Co-curated by Leeza Ahmady and Ombretta Agró Andruff

ESLITE GALLERY is delighted to present No-Mad-Ness in No Man’s Land, an exhibition that examines the nomadism of contemporary migrant artists who deliberately resist location and de-territorialize the origins of their work. It consists of a selection of some of today’s most successful artists based in or originating from various regions in Asia, including the Middle East. These artists are engaged in the acts of moving, living, and working on multiple continents or are addressing such phenomena in their practices consciously, or in some cases unconsciously. They investigate, challenge, and/ or renew traditional nomadic ideals in view of contemporary lifestyles relative to ideas about space, place, people, movement, and nature. Through their nomadism, these artists elude the fixed identity categories often imposed on them by their country or countries of adoption.

The word “nomad” comes from the Greek and is defined as “the one who wanders for pasture.” Since the dawn of the modern era, however, the term has been used to mean one who moves for various reasons. The paradoxes of a life on the move are playfully highlighted in the exhibition’s double-edged title—to both acknowledge the real challenges of such a lifestyle and also to examine the often fantastic, uncanny images conjured by the term nomad. Namely, one who engages in wild, uninhibited meanderings in unregulated territories at the mercy of highly unexpected and dangerous conditions and circumstances.
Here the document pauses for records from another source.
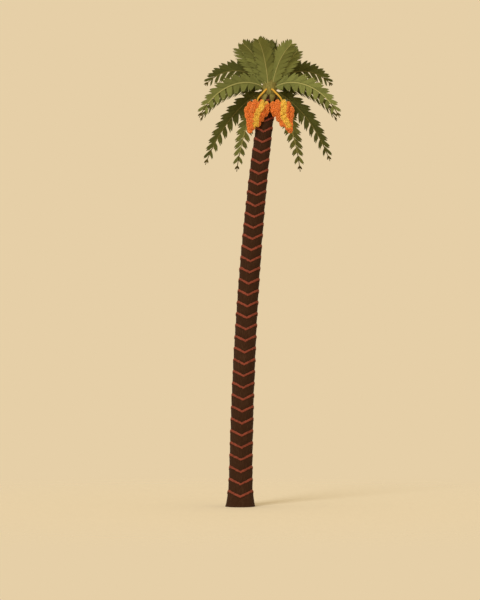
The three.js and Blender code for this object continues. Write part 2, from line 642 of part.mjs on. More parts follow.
export default palm();
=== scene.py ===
# A date palm: a ringed bark trunk, old leaf bases and a heart at its top, tiers of arching fronds with
# fine leaflets, a closed spear leaf and three bunches of dates on stalks. Metres, +Z up, the front is -Y,
# and azimuths are degrees from +X, turning towards +Y.
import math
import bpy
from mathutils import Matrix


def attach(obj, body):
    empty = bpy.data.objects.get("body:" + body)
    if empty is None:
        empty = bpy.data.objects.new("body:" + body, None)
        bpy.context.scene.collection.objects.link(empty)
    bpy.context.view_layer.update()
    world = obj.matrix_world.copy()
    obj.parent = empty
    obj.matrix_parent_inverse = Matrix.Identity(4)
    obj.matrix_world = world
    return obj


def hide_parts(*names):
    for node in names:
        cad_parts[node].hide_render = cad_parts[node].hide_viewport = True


bl_info = {
    "name": "Date palm",
    "version": (1, 0, 0),
    "blender": (4, 5, 0),
    "location": "View3D > Sidebar > Date palm",
    "description": "Builds a date palm with bark, fronds and bunches of dates around its packed frame",
    "category": "Add Mesh",
}

import bpy
import numpy as np
from bpy.props import FloatProperty
from bpy.props import FloatVectorProperty
from bpy.props import IntProperty
from bpy.props import PointerProperty

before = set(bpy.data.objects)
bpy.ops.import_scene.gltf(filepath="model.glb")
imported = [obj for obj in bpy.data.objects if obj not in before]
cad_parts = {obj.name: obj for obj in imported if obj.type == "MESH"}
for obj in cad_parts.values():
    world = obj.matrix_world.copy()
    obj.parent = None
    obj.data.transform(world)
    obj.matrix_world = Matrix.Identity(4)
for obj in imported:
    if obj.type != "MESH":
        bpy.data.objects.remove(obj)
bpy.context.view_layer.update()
BODY = "root"
UP = np.array((0.0, 0.0, 1.0))
SEEDS = dict(trunk=11, splinters=23, leaf_bases=31, heart=5, spear=61, fronds=100, dates=40)

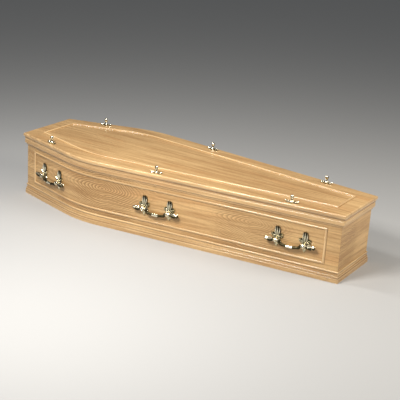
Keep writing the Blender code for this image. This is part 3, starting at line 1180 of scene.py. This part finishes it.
def curve_through(keys: Sequence[Sequence[float]], steps: int = 5) -> np.ndarray:
    """A smooth curve through key points.

    Between two keys each coordinate is the cubic that meets both with the slopes
    (next - previous) / 2.

    Args:
        keys: (keys, coordinates).
        steps: points to each stretch.

    Returns:
        (points, coordinates), the first and last key included.
    """
    keys = np.array(keys, dtype=float)
    slope = np.gradient(keys, axis=0)
    s = np.linspace(0, 1, steps + 1)[:-1, None, None]
    run = (2 * s ** 3 - 3 * s ** 2 + 1) * keys[:-1] + (s ** 3 - 2 * s ** 2 + s) * slope[:-1]
    run = run + (3 * s ** 2 - 2 * s ** 3) * keys[1:] + (s ** 3 - s ** 2) * slope[1:]
    return np.concatenate([run.transpose(1, 0, 2).reshape(-1, keys.shape[1]), keys[-1:]])


class Axis(Enum):
    """The line that a turned form stands round, in a casting's own axes."""

    ALONG = "x"
    OUT = "-y"
    UP = "z"

    def points(self, level: np.ndarray, radius: np.ndarray, angle: np.ndarray) -> np.ndarray:
        """Places round the line.

        Args:
            level: distances along the line.
            radius: distances from it.
            angle: angles round it.

        Returns:
            (rows, points, 3) places.
        """
        beside, over = radius * np.cos(angle), radius * np.sin(angle)
        parts = {"x": (level, beside, over), "-y": (beside, -level, over), "z": (beside, over, level)}
        return np.stack(np.broadcast_arrays(*parts[self.value]), axis=-1)


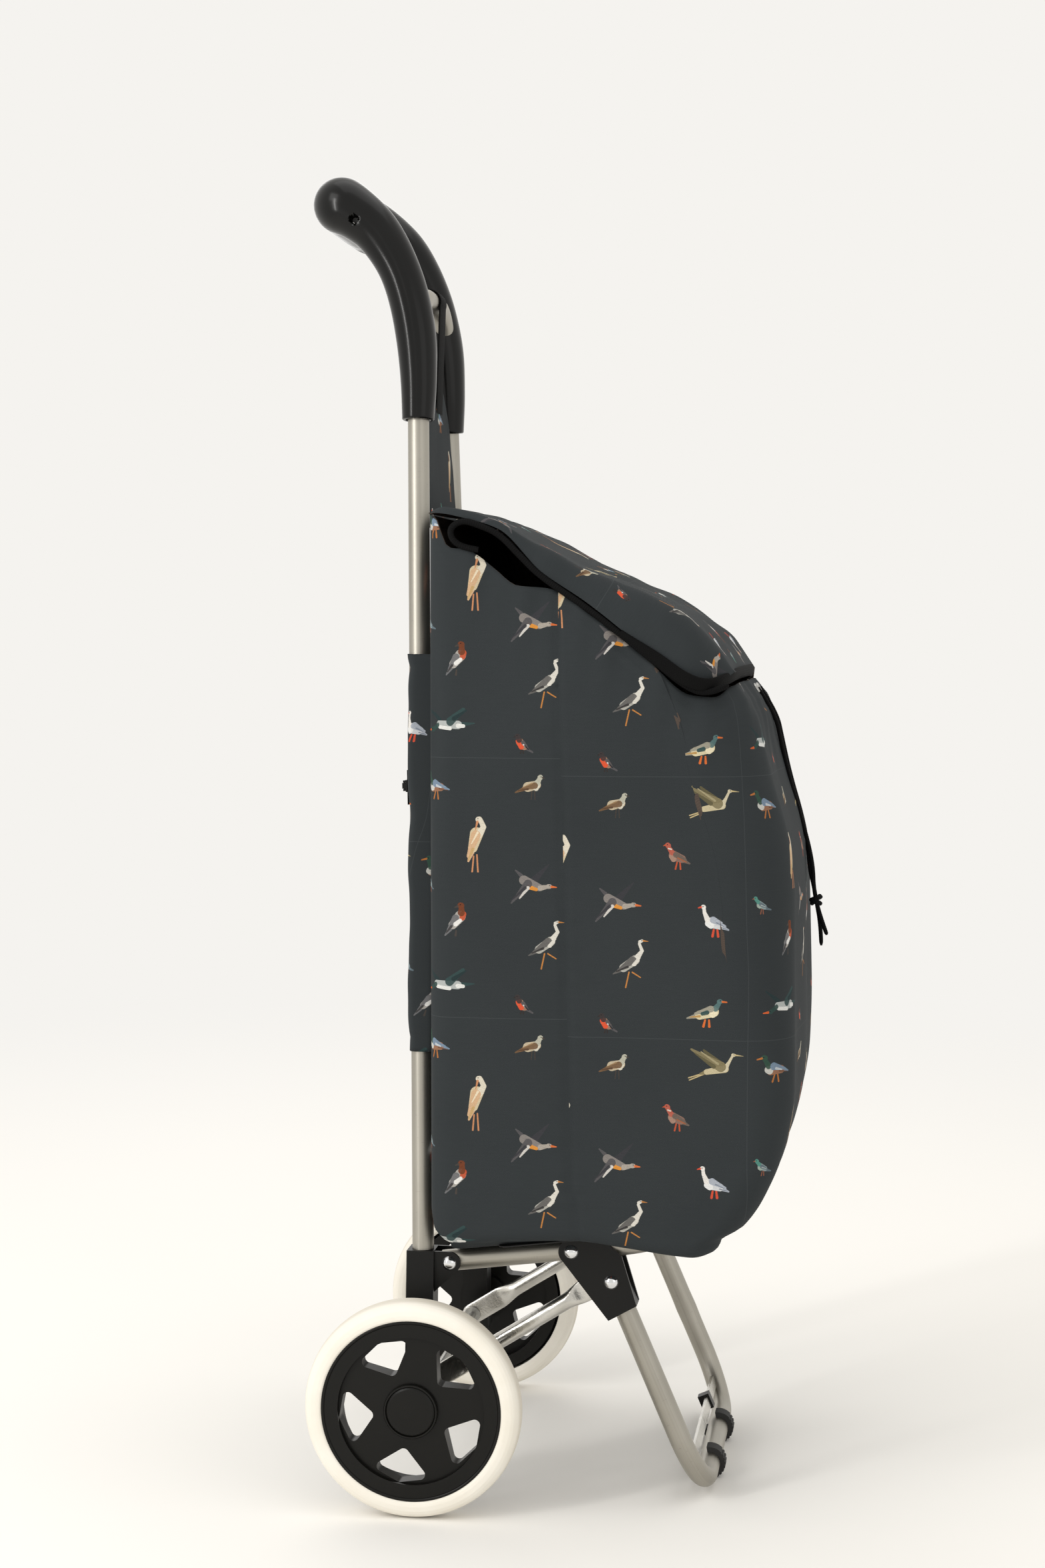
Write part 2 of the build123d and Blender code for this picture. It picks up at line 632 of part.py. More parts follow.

From the 1960s onward, significant numbers of artists from all regions of the world—Asia, Africa, South America, and elsewhere—travelled to Europe and North America, and vice-versa. Whether they immigrated for a short period or indefinitely, their art not only contributed to the dynamics of their newly adopted art scenes but transformed art-making processes, theory, and criticism, and ultimately art history altogether. Art historians are therefore now beginning to recognize the starting point of contemporary art by delineating artists and movements from 1970 forward as “an art that is of the world for the world.” This exhibition was inspired by the curators Leeza Ahmady and Ombretta Agró Andruff’s acknowledgment of this shift as directly connected to the phenomena of artists increasingly moving from place to place and living and working in countries and regions other than their own, especially over the past three decades.

Some of the artists are culturally and historically connected to the notion of nomadism because of their geographical affiliations; others because they make the concept of nomadism, displacement, and migration one of the central subjects of their art practice; and then there are those who may have touched upon this subject more peripherally but with works that make a strong statement in this specific context.

No-Mad-Ness in No-Man’s-Land is an open-ended and ongoing project, which the curators envision gaining a nomadic existence in its own right, traveling through different venues in different countries with the possibility of changing the participating artists as it moves from place to place in order to broaden the dialogue concerning various forms of contemporary nomadism.

Participating artists:
Khadim Ali, Said Atabekov, Isabel & Alfredo Aquilizan, Lara Baladi, Jeanno Gaussi, Mariam Ghani, Reena Saini Kallat, Jagannath Panda, Yelena & Viktor Vorobyev, Sharif Waked

ESLITE GALLERY was founded in 1989 along with the ESLITE Bookstore in Taipei, and was the first to dedicate itself to contemporary and modern Chinese art in Taiwan. Today, the gallery continues to represent major international artists as well as rising young artists from Greater China, including Cai Guo-Qiang, Liu Xiaodong, Zhan Wang, Michael Lin, Wong Hoy Cheong, Wang Yuping, among others.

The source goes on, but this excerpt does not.